StructDyn: An open-source Python library for structural dynamics analysis.
Project description
Structural Dynamics Library (structdyn)
An open-source Python library for structural dynamics analysis
structdyn is a Python package for performing structural dynamics and earthquake engineering analysis of Single-Degree-of-Freedom (SDF) and Multi-Degree-of-Freedom (MDF) systems. It provides a suite of tools for analyzing both linear and non-linear behavior, making it a versatile library for students, faculties and researchers.
Features
Single-Degree-of-Freedom (SDF) Systems:
- Analytical Solutions: Compute the response of SDF systems to harmonic loads.
- Numerical Integration: Solve the equation of motion using robust numerical methods, including Newmark-Beta and Central Difference.
- Response Spectra: Generate earthquake response spectra for displacement, velocity, and acceleration.
Multi-Degree-of-Freedom (MDF) Systems:
- Shear Building Models: Quickly create MDF systems for typical shear buildings.

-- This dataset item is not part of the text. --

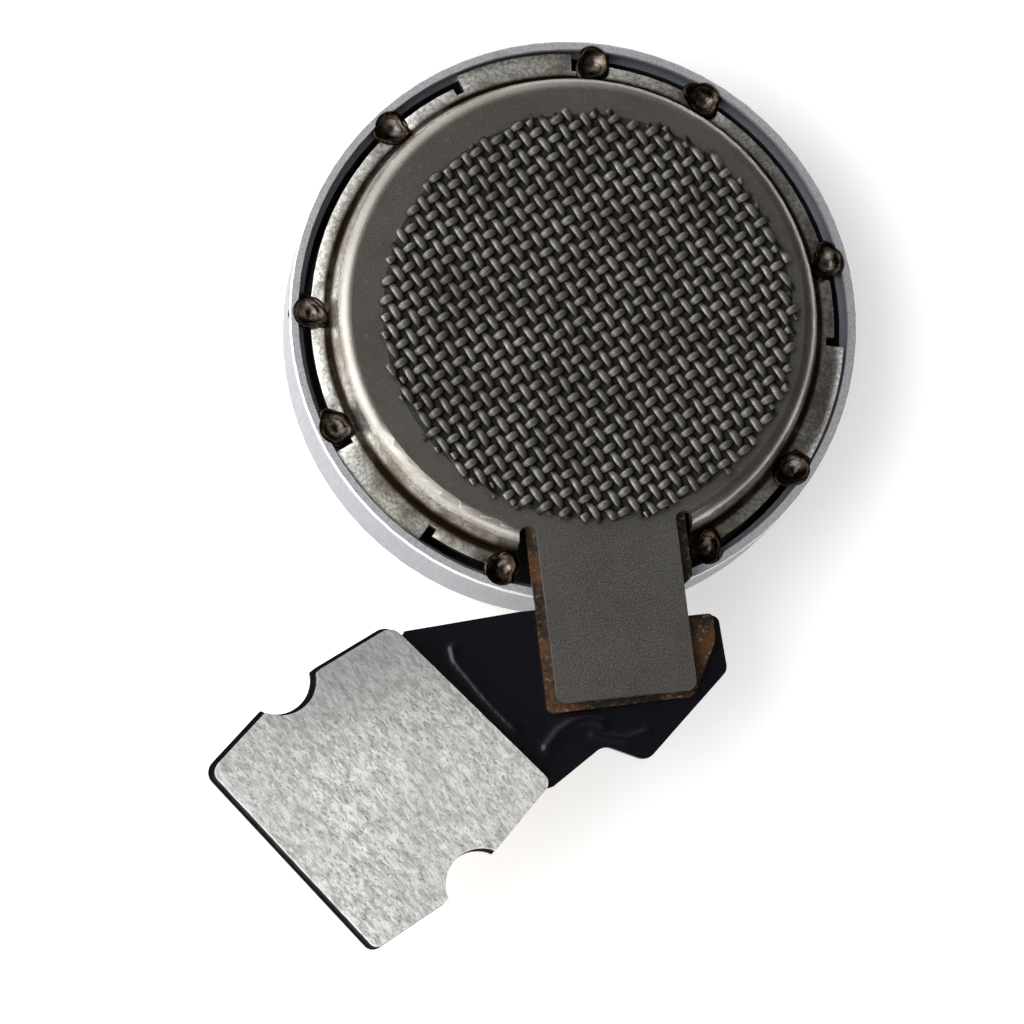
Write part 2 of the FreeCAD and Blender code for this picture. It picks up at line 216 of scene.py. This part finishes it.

- Modal Analysis: Compute natural frequencies, mode shapes, and modal participation factors.
- Response History Analysis: Perform linear and non-linear time history analysis using direct integration.
- Response Spectrum Analysis (RSA): Estimate peak responses using modal combination methods (SRSS).
Visualization:
- Animated Responses: Animate the dynamic response of both SDF and MDF systems to visualize structural behavior over time.
- Mode Shapes: Plot the mode shapes of MDF systems to understand their vibrational characteristics.
Non-Linear Analysis:
- Material Models: A library of hysteretic material models, including elastic perfectly plastic, bilinear, Bouc-Wen & Ramberg-Osgood model.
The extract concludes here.